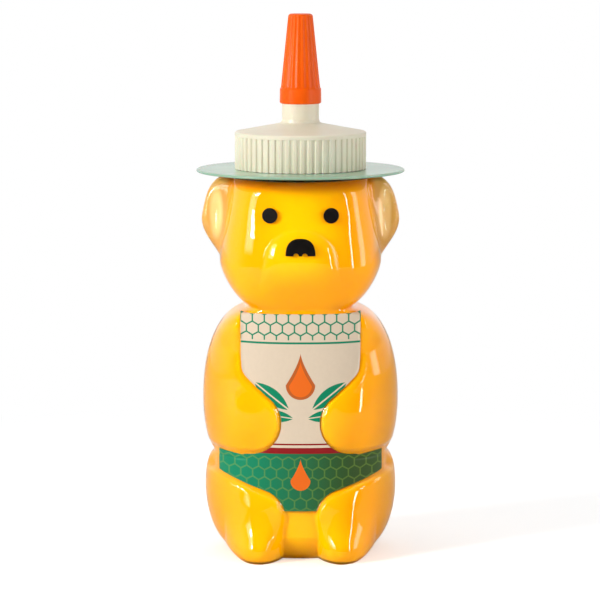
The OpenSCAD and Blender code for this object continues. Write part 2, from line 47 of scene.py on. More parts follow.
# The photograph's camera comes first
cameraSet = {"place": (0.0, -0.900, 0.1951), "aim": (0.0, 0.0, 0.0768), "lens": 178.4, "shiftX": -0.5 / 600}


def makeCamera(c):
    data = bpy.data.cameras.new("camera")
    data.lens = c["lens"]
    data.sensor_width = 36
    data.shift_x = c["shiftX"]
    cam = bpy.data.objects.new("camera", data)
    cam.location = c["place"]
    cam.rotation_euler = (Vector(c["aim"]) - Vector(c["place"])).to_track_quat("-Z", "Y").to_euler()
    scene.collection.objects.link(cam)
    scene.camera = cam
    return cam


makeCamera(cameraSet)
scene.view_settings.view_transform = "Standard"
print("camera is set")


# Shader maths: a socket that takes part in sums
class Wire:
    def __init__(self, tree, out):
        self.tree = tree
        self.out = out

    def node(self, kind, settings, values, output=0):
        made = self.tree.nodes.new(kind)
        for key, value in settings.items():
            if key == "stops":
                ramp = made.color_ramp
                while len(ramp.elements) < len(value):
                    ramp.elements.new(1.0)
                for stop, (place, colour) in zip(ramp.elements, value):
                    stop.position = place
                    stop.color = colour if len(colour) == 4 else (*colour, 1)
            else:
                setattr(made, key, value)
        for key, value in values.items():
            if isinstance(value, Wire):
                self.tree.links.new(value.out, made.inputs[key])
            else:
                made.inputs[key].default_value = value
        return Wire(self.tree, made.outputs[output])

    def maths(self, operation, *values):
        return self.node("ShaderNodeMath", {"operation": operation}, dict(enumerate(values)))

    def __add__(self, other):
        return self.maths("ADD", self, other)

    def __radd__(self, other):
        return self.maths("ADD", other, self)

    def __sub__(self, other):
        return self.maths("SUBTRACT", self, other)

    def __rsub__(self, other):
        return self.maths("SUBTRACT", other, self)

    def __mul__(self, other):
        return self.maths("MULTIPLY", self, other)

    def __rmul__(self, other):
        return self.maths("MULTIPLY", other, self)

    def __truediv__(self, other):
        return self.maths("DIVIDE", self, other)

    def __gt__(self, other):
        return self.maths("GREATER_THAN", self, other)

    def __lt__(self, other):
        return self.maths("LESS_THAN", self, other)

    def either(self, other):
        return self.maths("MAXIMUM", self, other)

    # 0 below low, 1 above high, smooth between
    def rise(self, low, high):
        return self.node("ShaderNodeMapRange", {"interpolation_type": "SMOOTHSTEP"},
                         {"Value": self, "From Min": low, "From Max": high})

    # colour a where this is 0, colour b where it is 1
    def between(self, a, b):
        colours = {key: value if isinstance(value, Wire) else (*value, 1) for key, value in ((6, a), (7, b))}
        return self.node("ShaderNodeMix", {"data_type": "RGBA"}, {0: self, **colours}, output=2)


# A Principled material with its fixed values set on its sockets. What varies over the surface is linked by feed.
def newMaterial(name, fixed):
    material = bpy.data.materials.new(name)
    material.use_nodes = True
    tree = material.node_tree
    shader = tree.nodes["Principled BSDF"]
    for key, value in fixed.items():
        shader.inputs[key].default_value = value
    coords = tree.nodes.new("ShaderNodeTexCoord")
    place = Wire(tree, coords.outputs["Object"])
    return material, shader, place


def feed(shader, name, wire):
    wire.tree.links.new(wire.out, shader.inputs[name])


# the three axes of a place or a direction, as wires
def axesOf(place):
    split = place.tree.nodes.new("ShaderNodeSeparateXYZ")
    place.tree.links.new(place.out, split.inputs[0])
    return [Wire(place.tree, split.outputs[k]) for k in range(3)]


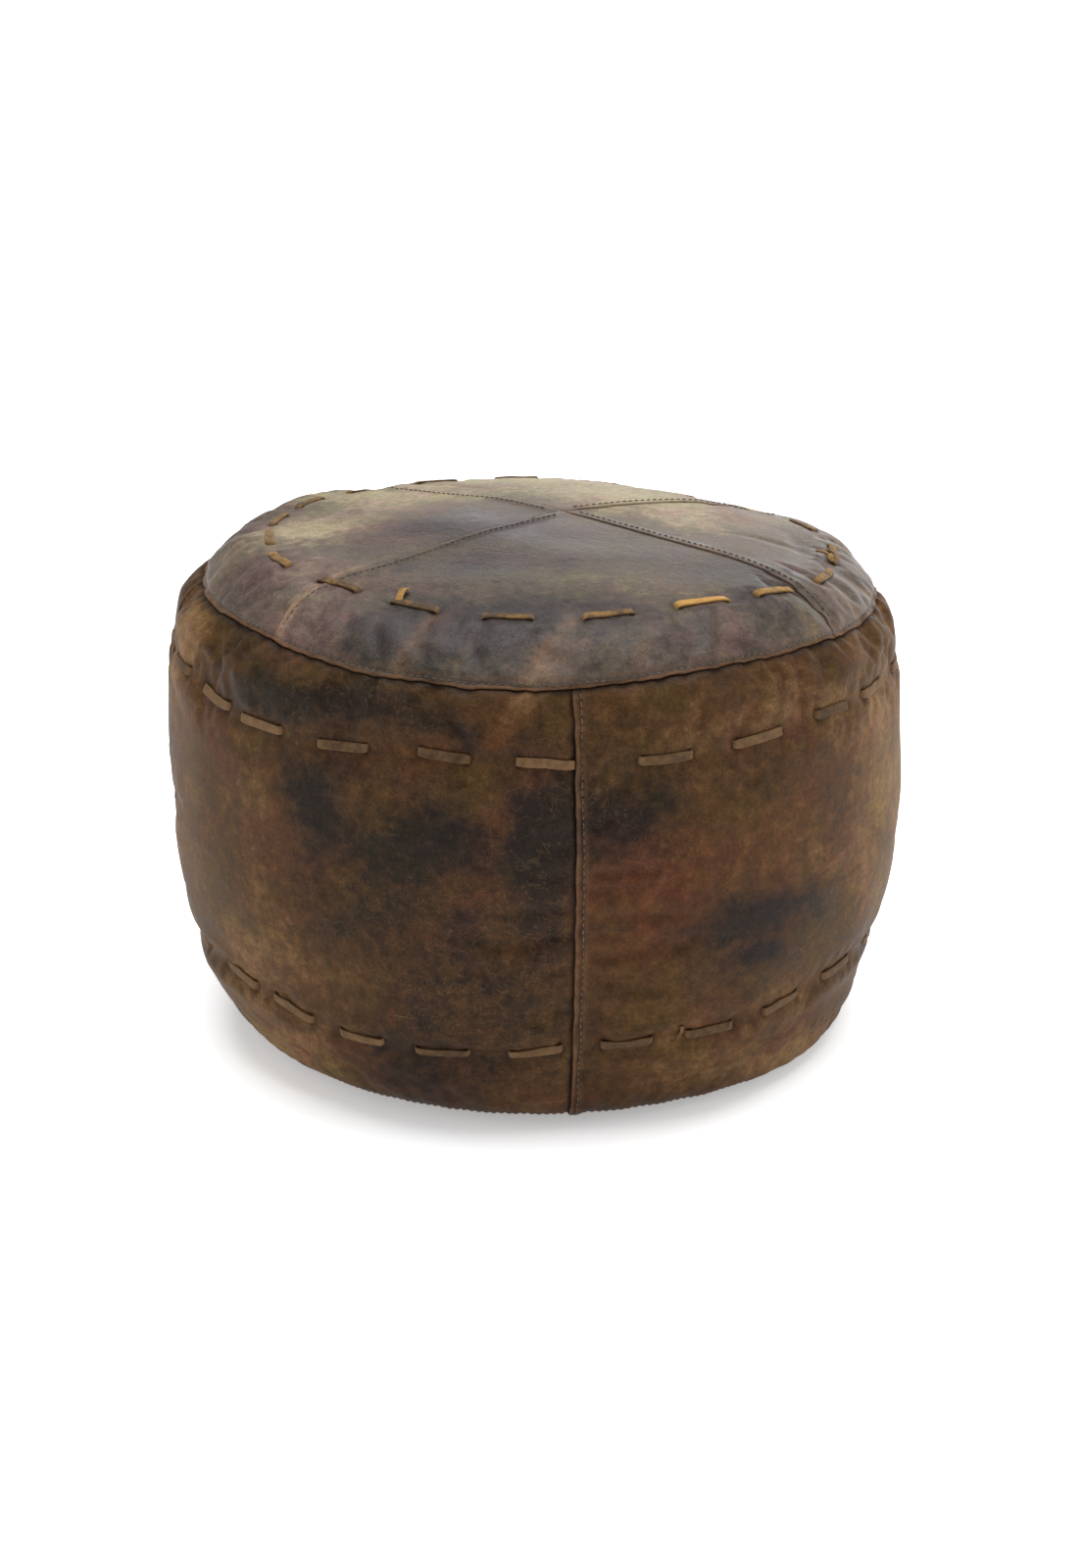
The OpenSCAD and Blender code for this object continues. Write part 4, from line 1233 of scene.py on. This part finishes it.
++++++++++++++++++++
**DIRECTIONS FOR THIS TASK**
The records above are to be copied in full, exactly as written.

**FINAL ANSWER**
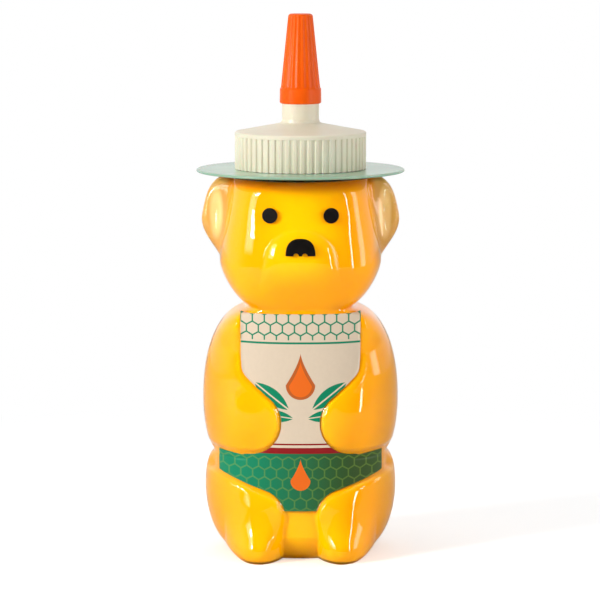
The OpenSCAD and Blender code for this object continues. Write part 2, from line 47 of scene.py on. More parts follow.
# The photograph's camera comes first
cameraSet = {"place": (0.0, -0.900, 0.1951), "aim": (0.0, 0.0, 0.0768), "lens": 178.4, "shiftX": -0.5 / 600}


def makeCamera(c):
    data = bpy.data.cameras.new("camera")
    data.lens = c["lens"]
    data.sensor_width = 36
    data.shift_x = c["shiftX"]
    cam = bpy.data.objects.new("camera", data)
    cam.location = c["place"]
    cam.rotation_euler = (Vector(c["aim"]) - Vector(c["place"])).to_track_quat("-Z", "Y").to_euler()
    scene.collection.objects.link(cam)
    scene.camera = cam
    return cam


makeCamera(cameraSet)
scene.view_settings.view_transform = "Standard"
print("camera is set")


# Shader maths: a socket that takes part in sums
class Wire:
    def __init__(self, tree, out):
        self.tree = tree
        self.out = out

    def node(self, kind, settings, values, output=0):
        made = self.tree.nodes.new(kind)
        for key, value in settings.items():
            if key == "stops":
                ramp = made.color_ramp
                while len(ramp.elements) < len(value):
                    ramp.elements.new(1.0)
                for stop, (place, colour) in zip(ramp.elements, value):
                    stop.position = place
                    stop.color = colour if len(colour) == 4 else (*colour, 1)
            else:
                setattr(made, key, value)
        for key, value in values.items():
            if isinstance(value, Wire):
                self.tree.links.new(value.out, made.inputs[key])
            else:
                made.inputs[key].default_value = value
        return Wire(self.tree, made.outputs[output])

    def maths(self, operation, *values):
        return self.node("ShaderNodeMath", {"operation": operation}, dict(enumerate(values)))

    def __add__(self, other):
        return self.maths("ADD", self, other)

    def __radd__(self, other):
        return self.maths("ADD", other, self)

    def __sub__(self, other):
        return self.maths("SUBTRACT", self, other)

    def __rsub__(self, other):
        return self.maths("SUBTRACT", other, self)

    def __mul__(self, other):
        return self.maths("MULTIPLY", self, other)

    def __rmul__(self, other):
        return self.maths("MULTIPLY", other, self)

    def __truediv__(self, other):
        return self.maths("DIVIDE", self, other)

    def __gt__(self, other):
        return self.maths("GREATER_THAN", self, other)

    def __lt__(self, other):
        return self.maths("LESS_THAN", self, other)

    def either(self, other):
        return self.maths("MAXIMUM", self, other)

    # 0 below low, 1 above high, smooth between
    def rise(self, low, high):
        return self.node("ShaderNodeMapRange", {"interpolation_type": "SMOOTHSTEP"},
                         {"Value": self, "From Min": low, "From Max": high})

    # colour a where this is 0, colour b where it is 1
    def between(self, a, b):
        colours = {key: value if isinstance(value, Wire) else (*value, 1) for key, value in ((6, a), (7, b))}
        return self.node("ShaderNodeMix", {"data_type": "RGBA"}, {0: self, **colours}, output=2)


# A Principled material with its fixed values set on its sockets. What varies over the surface is linked by feed.
def newMaterial(name, fixed):
    material = bpy.data.materials.new(name)
    material.use_nodes = True
    tree = material.node_tree
    shader = tree.nodes["Principled BSDF"]
    for key, value in fixed.items():
        shader.inputs[key].default_value = value
    coords = tree.nodes.new("ShaderNodeTexCoord")
    place = Wire(tree, coords.outputs["Object"])
    return material, shader, place


def feed(shader, name, wire):
    wire.tree.links.new(wire.out, shader.inputs[name])


# the three axes of a place or a direction, as wires
def axesOf(place):
    split = place.tree.nodes.new("ShaderNodeSeparateXYZ")
    place.tree.links.new(place.out, split.inputs[0])
    return [Wire(place.tree, split.outputs[k]) for k in range(3)]


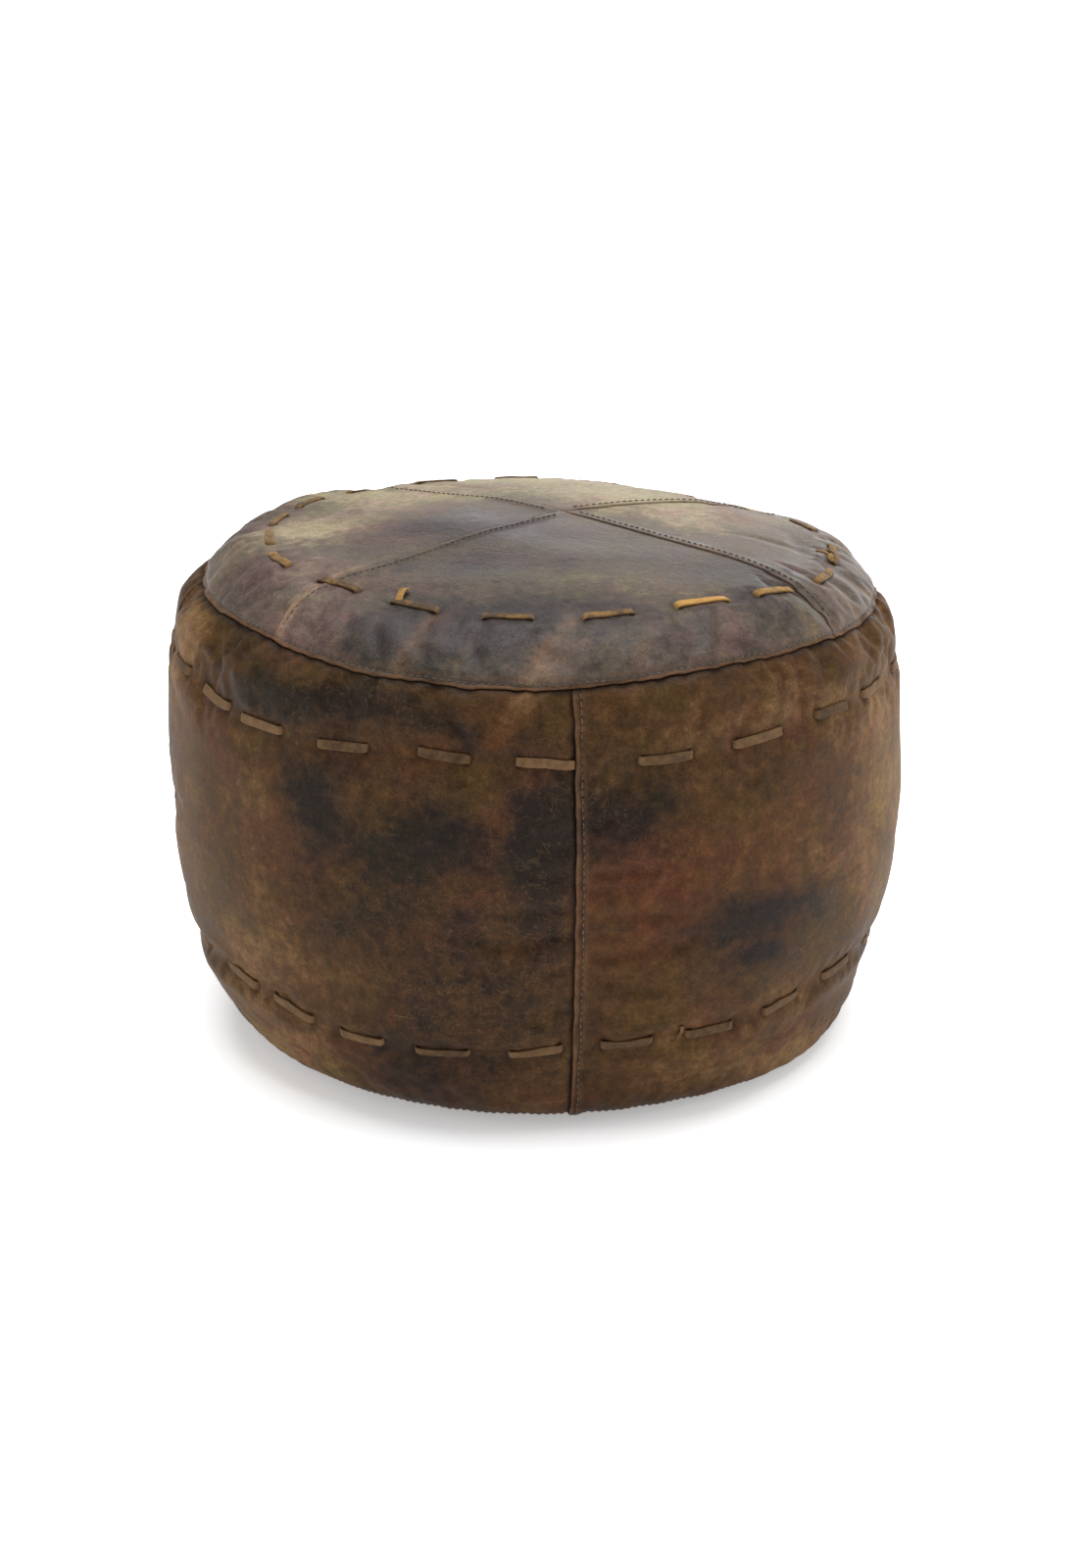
The OpenSCAD and Blender code for this object continues. Write part 4, from line 1233 of scene.py on. This part finishes it.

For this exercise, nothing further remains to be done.